I've been a virtual hive of industry this week and I've done quite a bit of work on the Senior Telemaster, the Lancaster, the Fournier and finished off rebuilding the Phoenix. I've also almost completed the kit of components for the Mosquito and started on the Lanzo Bomber and the Hustler Delta! Then, because I had the bit between my teeth I decided to pull the Aero Commander out from the pile at the back of the shed and start making up the fuselage bulkheads! This is the old Bridi kit from way back in the seventies that I rescued from another pile in another shed. The fuselage shell is fibreglass and the wings, fin, rudder, tailplane and elevator are all veneer covered foam. Luckily the plan was still there so I have some guidance on construction although it's not highly detailed.
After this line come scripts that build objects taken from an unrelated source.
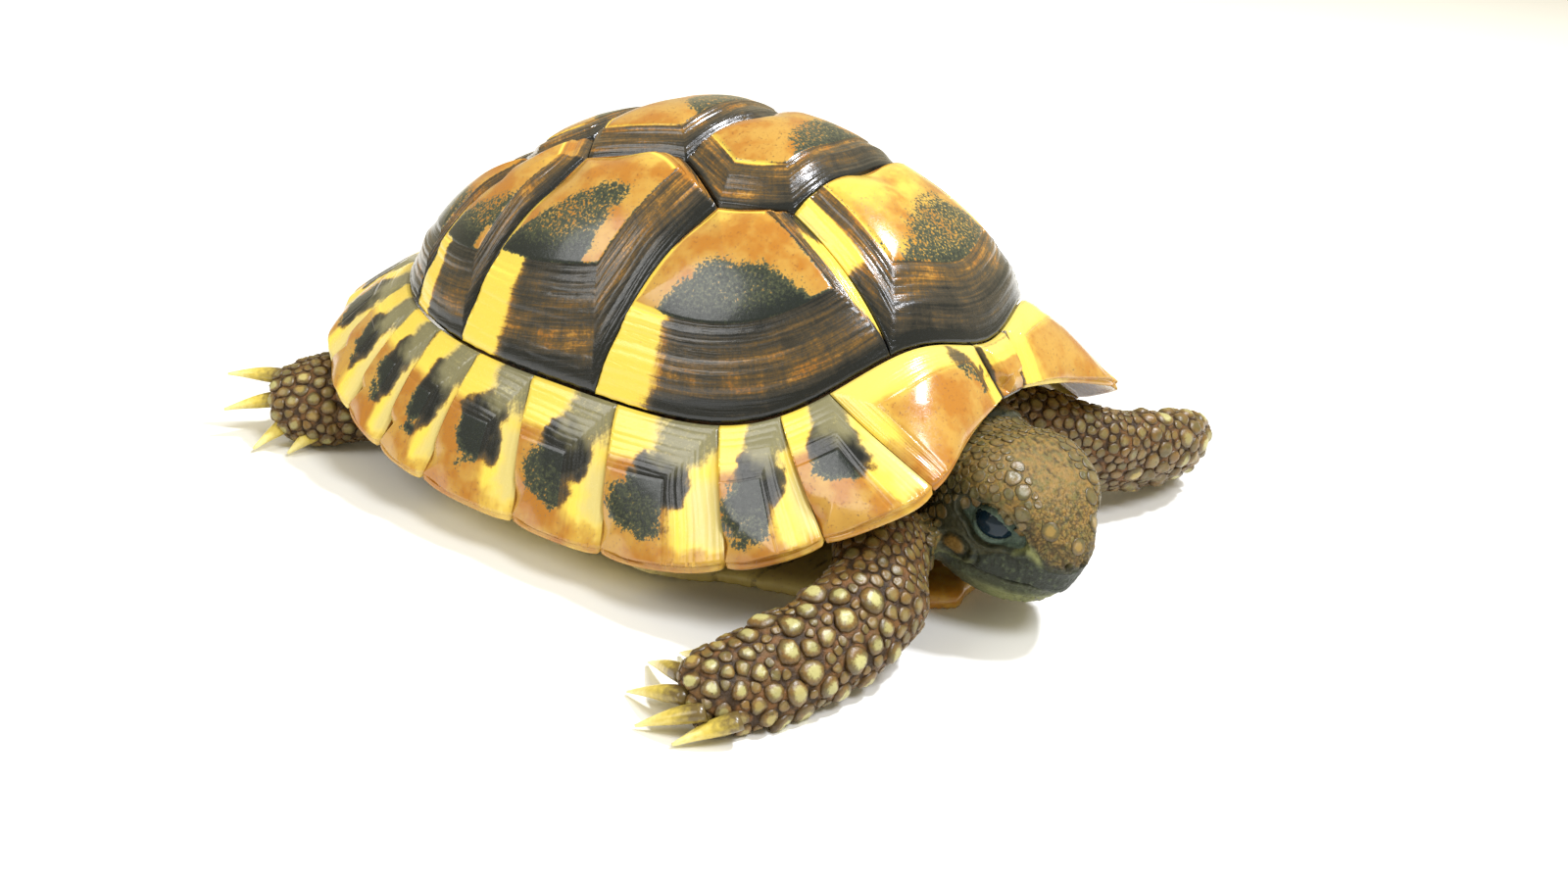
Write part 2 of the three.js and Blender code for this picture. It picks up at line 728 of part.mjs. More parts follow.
// The whole head with both jaws, along its own axis: the snout is at 0 and the nape at +Y.
function headSolid(grow = 0) {
  const halfWidth = profile(head.halfWidth);
  const above = profile(head.above);
  const below = profile(head.below);
  const places = [0, 0.4, 1, 1.8, 3, 4.5, 6, 8, 10, 12, 14.5, 17, 19.5, 22];
  const sides = 20;
  const ringAt = (place, shrink, shift) =>
    Array.from({ length: sides }, (_, i) => {
      const turn = (2 * Math.PI * i) / sides;
      const flat = 2 / head.squareness;
      const rise = Math.sin(turn) > 0 ? above(place) : below(place);
      const x = (halfWidth(place) * shrink + grow) * signedPower(Math.cos(turn), flat);
      const z = (rise * shrink + grow) * signedPower(Math.sin(turn), flat);
      return new THREE.Vector3(x, place + shift, z);
    });
  const rings = places.map((place) => ringAt(place, 1, place === 0 ? -grow : 0));
  const nape = places[places.length - 1];
  rings.push(ringAt(nape, head.nape.shrink, head.nape.reach + grow));
  const snoutPole = new THREE.Vector3(0, -0.3 - grow, -0.9);
  return loft(rings, snoutPole, new THREE.Vector3(0, nape + head.nape.pole + grow, 0));
}

// The block of space that the lower jaw fills, from its side outline.
function jawSpace(outwards) {
  const outline = insetOutline(head.jaw.map(([forward, up]) => [-forward, up]), -outwards);
  const shape = new THREE.Shape(outline.map(([y, z]) => new THREE.Vector2(y, z)));
  const block = new THREE.ExtrudeGeometry(shape, { depth: 24, bevelEnabled: false });
  block.translate(0, 0, -12);
  block.applyMatrix4(new THREE.Matrix4().makeBasis(vector([0, 1, 0]), vector([0, 0, 1]), vector([1, 0, 0])));
  return toSolid(block);
}

function eyeBall(side, grow) {
  const { side: across, back, up, radius } = head.eye;
  const ball = new THREE.SphereGeometry(radius + grow, 12, 8);
  ball.rotateZ(Math.PI / 2);
  ball.translate(side * across, back, up);
  return ball;
}

// ---------------------------------------------------------------- assembly

const animal = new THREE.Group();

function add(name, geometry, material) {
  const mesh = new THREE.Mesh(geometry, material);
  mesh.name = name;
  animal.add(mesh);
}

const sides = [
  ['right', -1],
  ['left', 1],
];

for (let i = 0; i < 5; i += 1) {
  add(`vertebral_${i + 1}`, scute(vertebralOutline(i), [0, vertebralPoles[i]]), scuteHorn);
}
for (const [label, side] of sides) {
  for (let i = 0; i < 4; i += 1) {
    const turn = (points) => (side < 0 ? mirrored(points) : points);
    add(`pleural_${label}_${i + 1}`, scute(turn(pleuralOutline(i)), turn([pleuralPoles[i]])[0]), scuteHorn);
  }
  add(`marginals_${label}`, rim(side), marginalHorn);
}
add('nuchal', nuchal(), marginalHorn);
add('supracaudal', supracaudal(), marginalHorn);
add('plastron', plastronSolid(), plastronHorn);
add('trunk', trunkSolid(0), skin);

const trunkCutter = toSolid(trunkSolid(gap));
const floorCutter = toSolid(new THREE.BoxGeometry(300, 300, 60).translate(0, 0, -30));

// A leg is cut by the trunk and the floor, and holds a socket for each claw.
function addLeg(name, leg, clawHalfWidth) {
  const side = Math.sign(leg.stations[0].at[0]);
  let solid = toSolid(limb(leg)).subtract(trunkCutter).subtract(floorCutter);
  solid = solid.subtract(toSolid(rim(side, gap)));
  leg.claws.forEach((place, i) => {
    solid = solid.subtract(toSolid(claw(place, clawHalfWidth, gap)));
    add(`claw_${name}_${i + 1}`, claw(place, clawHalfWidth), clawHorn);
  });
  add(name, toGeometry(solid), skin);
}

addLeg('foreleg_right', rightForeleg, clawHalf.fore);
addLeg('foreleg_left', leftForeleg, clawHalf.fore);
addLeg('hindleg_right', rightHindLeg, clawHalf.hind);
addLeg('hindleg_left', leftHindLeg, clawHalf.hind);

const spurSpace = toSolid(claw(tail.spur, tail.spur.half, gap));
add('tail', toGeometry(toSolid(limb(tail, 0, 12, 8)).subtract(trunkCutter).subtract(spurSpace)), skin);
add('tail_spur', claw(tail.spur, tail.spur.half), clawHorn);

const inPlace = (geometry) => geometry.applyMatrix4(headPlace);
const headCutter = toSolid(inPlace(headSolid(gap)));
let neckSolid = toSolid(limb(neck, 0, 16, 6)).subtract(trunkCutter).subtract(headCutter);
for (const leg of [rightForeleg, leftForeleg]) {
  neckSolid = neckSolid.subtract(toSolid(limb(leg, gap)));
}
add('neck', toGeometry(neckSolid), skin);

let skull = toSolid(headSolid());
const lowerJaw = skull.intersect(jawSpace(-gap / 2));
skull = skull.subtract(jawSpace(gap / 2));
for (const [label, side] of sides) {
  skull = skull.subtract(toSolid(eyeBall(side, gap)));
  add(`eye_${label}`, inPlace(eyeBall(side, 0)), eyeGloss);
}
add('head', inPlace(toGeometry(skull)), crownSkin);
add('lower_jaw', inPlace(toGeometry(lowerJaw)), beakHorn);

export default animal;
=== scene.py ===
# A young Hermann's tortoise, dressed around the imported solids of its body.
import math
import random

import bmesh
import bpy
import numpy as np
from mathutils import Matrix, Quaternion, Vector, noise
from mathutils.bvhtree import BVHTree
from mathutils.kdtree import KDTree


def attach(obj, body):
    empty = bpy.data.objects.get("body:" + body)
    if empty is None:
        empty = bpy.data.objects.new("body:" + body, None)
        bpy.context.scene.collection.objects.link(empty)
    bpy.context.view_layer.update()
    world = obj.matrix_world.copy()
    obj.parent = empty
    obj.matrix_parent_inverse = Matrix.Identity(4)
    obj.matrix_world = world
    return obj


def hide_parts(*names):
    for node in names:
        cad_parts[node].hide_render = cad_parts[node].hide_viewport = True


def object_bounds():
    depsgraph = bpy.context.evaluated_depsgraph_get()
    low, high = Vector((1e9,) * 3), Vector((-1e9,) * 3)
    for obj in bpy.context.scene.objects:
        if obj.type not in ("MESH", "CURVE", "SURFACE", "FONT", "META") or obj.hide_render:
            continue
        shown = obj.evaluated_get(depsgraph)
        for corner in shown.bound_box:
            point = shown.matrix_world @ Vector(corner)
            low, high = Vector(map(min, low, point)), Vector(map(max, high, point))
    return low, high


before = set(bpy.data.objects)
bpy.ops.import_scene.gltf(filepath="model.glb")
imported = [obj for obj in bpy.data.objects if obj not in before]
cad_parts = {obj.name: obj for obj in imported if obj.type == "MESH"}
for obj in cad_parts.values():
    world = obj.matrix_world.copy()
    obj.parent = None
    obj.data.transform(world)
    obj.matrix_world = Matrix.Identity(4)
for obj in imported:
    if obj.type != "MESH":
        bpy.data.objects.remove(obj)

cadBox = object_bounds()
mm = 0.001  # shapes are worked out in millimetres and finished in metres

# camera, floor and light

view = {"azimuth": -57.28, "elevation": 23.45, "roll": 6.32, "lens": 38.25,
        "distance": 0.2522, "target": Vector((0.01976, 0.00134, -0.002))}


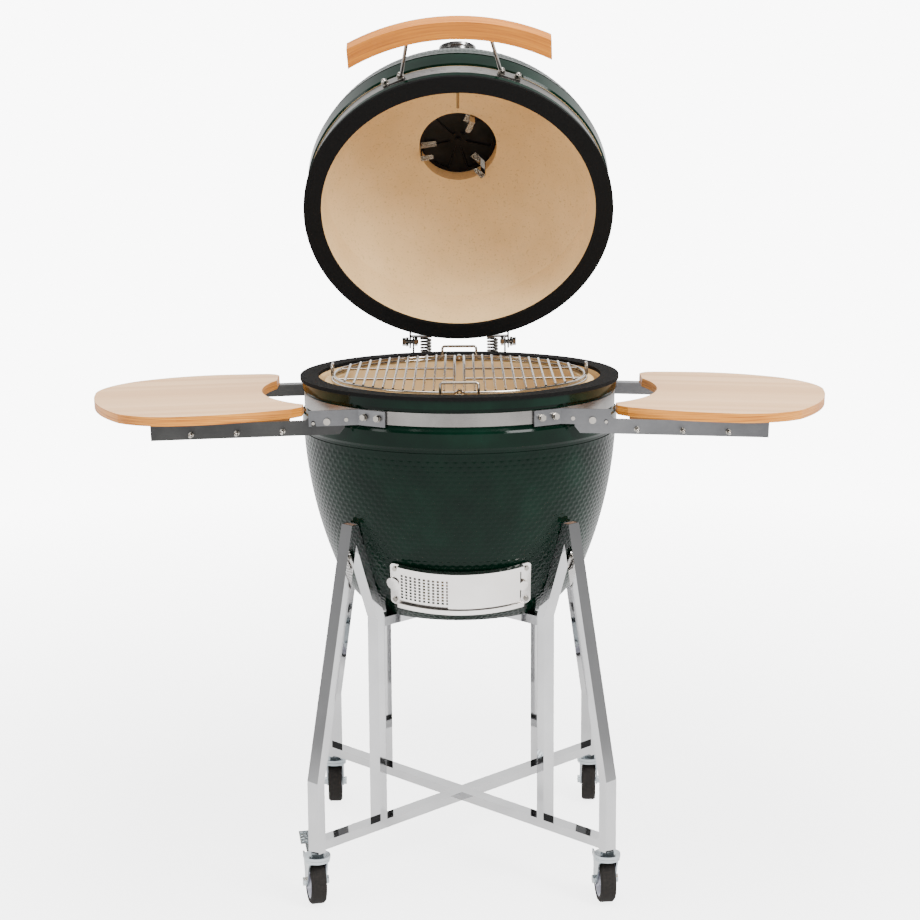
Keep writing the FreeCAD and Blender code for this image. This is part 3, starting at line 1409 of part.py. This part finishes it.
make_bowl()
make_rings()
make_firebox()
make_fire_ring()
make_ash_grate()
make_draft_frame()
make_draft_plates()
make_lid()
make_handle()
make_handle_rods()
make_gauge()
make_vent()
make_vent_clips()
make_lid_bracket()
make_bowl_bracket()
make_hinge_pins()
make_springs()
make_legs()
make_stand_tubes()
make_casters()
for shelf_name, shelf_side in SIDES.items():
    make_shelf(shelf_name, shelf_side)
make_arms()
make_bowl_fasteners()
make_lid_bolts()
make_grate_frame()
for half_name, half_side in SIDES.items():
    make_grate_half(half_name, half_side)
check_document()
write_steps()
print(len(sub_parts), "sub-parts")
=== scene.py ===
"""Looks for the ceramic charcoal grill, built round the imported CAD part.

Everything is in metres in the part's own frame. The lid's glazed skin and its handle's grain
are laid out in the lid's own frame, where its ring lies flat, and then turned to where the
open lid stands.
"""
import json
import math

import bpy
import numpy as np
from mathutils import Matrix, Vector


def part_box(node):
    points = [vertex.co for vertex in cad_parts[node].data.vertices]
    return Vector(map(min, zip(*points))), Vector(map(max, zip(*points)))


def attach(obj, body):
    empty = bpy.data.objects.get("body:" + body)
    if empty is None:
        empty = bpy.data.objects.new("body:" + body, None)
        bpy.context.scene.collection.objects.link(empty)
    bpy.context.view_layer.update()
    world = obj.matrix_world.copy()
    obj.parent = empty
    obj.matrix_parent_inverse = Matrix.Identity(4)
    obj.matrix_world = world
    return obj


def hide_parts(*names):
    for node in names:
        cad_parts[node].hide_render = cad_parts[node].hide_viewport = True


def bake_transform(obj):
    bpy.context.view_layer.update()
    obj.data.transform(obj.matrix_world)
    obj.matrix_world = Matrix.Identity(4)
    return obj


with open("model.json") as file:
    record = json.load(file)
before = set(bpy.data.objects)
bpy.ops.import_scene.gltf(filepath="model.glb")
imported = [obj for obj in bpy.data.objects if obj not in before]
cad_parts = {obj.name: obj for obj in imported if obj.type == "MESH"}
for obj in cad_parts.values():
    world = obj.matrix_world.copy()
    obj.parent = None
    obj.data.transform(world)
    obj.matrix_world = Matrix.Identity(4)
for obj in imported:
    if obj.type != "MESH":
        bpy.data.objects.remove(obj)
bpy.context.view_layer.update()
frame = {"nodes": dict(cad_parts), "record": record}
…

Ah yes - and now we come to the continuing saga of learning to fly those bloody electric 3D helicopters. I have progressed - a little bit - sort of. The thing is the bloody things have an evil streak. I'm slowly progressing in my attempts to learn to fly helicopters, I can now reliably hover - turn left, turn right - rise and fall at a controlled rate, even - go forward and backwards - UNTIL THE BLOODY THING DECIDES ENOUGH IS ENOUGH!!! Then suddenly I seem to get the cyclic and collective mixed up - forward is backwards, - left is right and next thing I know the bloody thing is back - upside down - at a hundred feet - and intent on a full bore corkscrew into the ground. On these occasions - when the evil frequency demon takes over - thankfully - the model has an inbuilt "failsafe mode" which, as far as I can work out, cuts everything out and allows the model to drop like a stone!  I have become reasonably adept at a lunging stumble that allows me to catch the falling model before it totally destroys itself.